Viguerie's past and present clients include: NCPAC, The Conservative Caucus, Christian Crusade, Korean Cultural Freedom Foundation (Rev. Moon), Gun Owners of America, YAF, Free Congress Foundation and numerous election campaigns. Among his wealthy contributors are right-wing billionaires Joseph Coors and William Herbert and Nelson Bunker Hunt.

Viguerie described his conservative brethren as being "cranky" over the choice of McCain and boasted his success in forcing Palin onto the ticket: "Some folks raise questions about John McCain's health, but we know one thing about his health: His hearing works just fine."

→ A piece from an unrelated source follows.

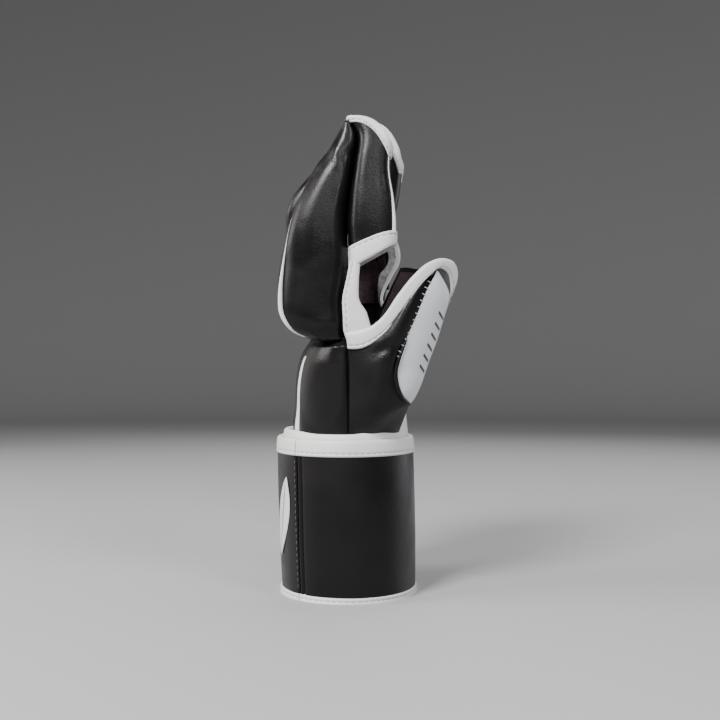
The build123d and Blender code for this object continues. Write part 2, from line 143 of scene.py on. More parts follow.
def normals(grid: Array, centre: Sequence[float], closed: bool = False) -> Array:
    """Unit normals of a grid of points, turned away from a centre.

    Args:
        grid: rows by columns of points.
        centre: a point that the normals point away from.
        closed: whether the columns run round in a ring.

    Returns:
        A unit vector for each point.
    """
    along = np.gradient(grid, axis=0)
    across = np.roll(grid, -1, 1) - np.roll(grid, 1, 1) if closed else np.gradient(grid, axis=1)
    n = unit(np.cross(along, across))
    return n * np.sign(((grid - np.asarray(centre, float)) * n).sum() or 1.0)


def rounded(c: Array, s: Array, power: Array | float) -> Array:
    """Factor that turns a circle's cosine and sine into a rounded box: (|c|^n + |s|^n)^(-1/n)."""
    return (np.abs(c) ** power + np.abs(s) ** power) ** (-1 / power)


def patch(left: Array, right: Array, low: Array, high: Array) -> Array:
    """A Coons patch: the two ruled surfaces between opposite edges, added, less the flat one between the corners.

    Args:
        left: the edge where the second parameter is 0, from low to high.
        right: the edge where the second parameter is 1, from low to high.
        low: the edge where the first parameter is 0, from left to right.
        high: the edge where the first parameter is 1, from left to right.

    Returns:
        A grid of points, rows from low to high.
    """
    u = np.linspace(0, 1, len(left))[:, None, None]
    v = np.linspace(0, 1, len(low))[None, :, None]
    corners = ((1 - u) * (1 - v) * left[0] + (1 - u) * v * right[0] + u * (1 - v) * left[-1] + u * v * right[-1])
    return (1 - v) * left[:, None] + v * right[:, None] + (1 - u) * low[None] + u * high[None] - corners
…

In case any of us are inclined to think the hard right will not back McCain/Palin 100% here's what Viguerie client and fellow Council member said about supporting George W. Bush in 2000:
"the Bush campaign apparatus is doing its best to suppress conservative activism." Bush had apparently not spoken with sufficient fervor against abortion and refused to establish an antiabortion litmus test for his running mate and judicial appointees. Weyrich went on to threaten that "Bush will fail to fire up the social conservative activists he needs to carry him on to victory"

Weyrich was blowing smoke, and thanks to the Supremes, we all know how that turned out. But make no mistake the real heavyweight backing Sarah Palin is Big Oil and in particular, Koch Industries, (the Council's secret underwriter and Birch Society co-founder). They'll even pretend she was against them before she was for them.